I wish we could all get along, care for each other, help each other, support each other. That’s my idea of what living should be about, having the courage to do it. Most of us are such cowards that we’re afraid to stand up and believe in things. We’re afraid to go against our peers, our race or our family and to speak out.
But you know, life is made up of balance. You’re always going to have evil in the world. You’re going to have good people, and you’re going to have evil people, no matter what the hell you do. And if you concentrate only on the evil, you are going to be destroyed by it. If you try to destroy evil in the world, you will be destroyed. I think that a good example is in Moby Dick, you know, Ahab going after Moby Dick. “I’m going to destroy this thing.” Who’s destroyed? Ahab is destroyed.
So you try to control it, and you try to help develop goodness in people. The world is always going to be made of good and bad, and who’s to say what is good and what is bad? I don’t know. That’s why I said I hate saying anything that can be quoted. Goethe once said that everything has been done. The problem is doing it all over again. Goethe would say things like that, and I believe in it. But I would never say things like that.

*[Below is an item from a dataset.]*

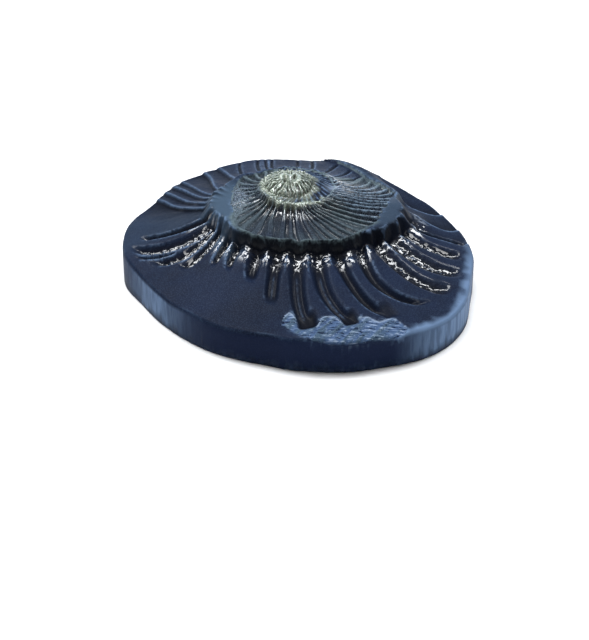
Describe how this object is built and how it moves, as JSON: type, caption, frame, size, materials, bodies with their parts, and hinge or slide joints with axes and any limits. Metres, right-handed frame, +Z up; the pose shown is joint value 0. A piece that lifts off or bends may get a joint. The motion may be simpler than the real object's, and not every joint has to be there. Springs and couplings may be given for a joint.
{
  "type": "ammonite fossil",
  "caption": "Hand-trimmed disc of dark shale with the raised impression of a ribbed ammonite coil on its upper face, rising in steps to a small dome.",
  "frame": {"origin": "middle of the flat underside's bounding rectangle", "axes": "+Z up from the underside towards the coil's dome; +X along the longest way across the disc; -Y towards the chipped part of the rim"},
  "size_m": [0.0802, 0.0782, 0.0245],
  "materials": {
    "shale": "matte blue-black shale, glossy in the rib grooves, with a thin green-gold film on the middle of the coil"
  },
  "bodies": {
    "root": {"ammonite_fossil": "shale"}
  },
  "joints": []
}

Yeah, I just try to write. I try to write in a way that anyone can read it. The writing is simply put, but I hope that the story has some meaning to it, that you can get something out of it, to improve one’s self, and yet, that’s not the purpose of it, the main objective to writing.
A writer is nothing but a storyteller. A guy went to another little village or he’s traveling, walking across the world, the earth, with a little walking stick and enough food in his pack, and he tells a story so that somebody will give him another biscuit or a piece of cheese or something to eat. He entertained them while he was sitting there, starting out in these caves, millions of years ago. So they would start out and go from one village to another, one cave to another, tell a little story and move on.
That’s all we are, just storytellers.